Legacies is also making a bit of history itself. For the first time since the magazine began publishing in 2001, it contains articles about LGBT topics. According to Moloshok, the time was right.

“We were excited to have the opportunity to tackle this because we hadn’t up until now,” she said.

In preparing the issue, there were inevitable omissions. But as the articles make clear, there is no shortage of material to study — if you know what to look for.

That point is highlighted in a piece co-written by Cornelia S. King and Don James McLaughlin called “Schoolgirl Smashes, David-and-Jonathan Relationships, and Champagne Friendships: Mining the Archive for LGBT History.”

According to McLaughlin, a graduate student in Penn’s English department, the article evolved from an exhibit that the two curated for the Library Company of Philadelphia in 2014 called “That’s So Gay: Outing Early America.”

Local archives, McLaughlin explained, are filled with manuscripts, images and ephemera that record LGBT history. That may not be immediately obvious, though, partly because people back then did not use the same words or phrases to refer to the LGBT experience as we do today.

“What Connie and I wanted to do was address the question of how to know you’re looking at LGBT history when you look at materials that are operating with different lexical codes, different euphemisms and different ambiguous ways of conveying that information,” McLaughlin said.

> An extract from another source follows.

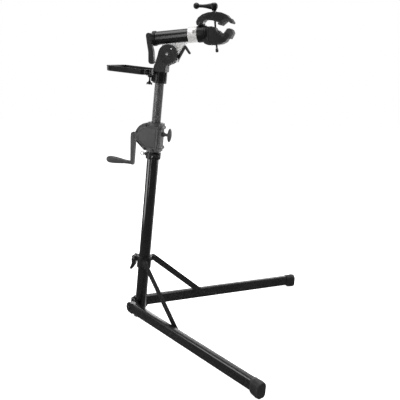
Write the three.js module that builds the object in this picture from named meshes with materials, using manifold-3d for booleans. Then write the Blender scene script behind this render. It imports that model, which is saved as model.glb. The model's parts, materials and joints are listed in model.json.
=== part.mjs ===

It’s especially important because LGBT lives were often omitted from mainstream historical narratives, or their sexuality was erased.

“One of the greatest struggles of LGBT liberation,” McLaughlin said, “has been to call attention to the fact that we’ve always been here, and that we’re not going anywhere.”

Correcting the historical record is a worthwhile goal, and you don’t need to be a professional historian to do it. In the “Teacher’s Turn” column, Amy Cohen offers tips to teachers who want to introduce LGBT topics in their classrooms. And genealogist Thomas MacEntee provides suggestions on researching LGBT family history.

“What I’d also like people to take away is that LGBT history is deep, and that it’s diverse,” Moloshok said, noting that it encompasses the experiences of women, people of color and poor people. “This is everybody’s history,” she emphasized.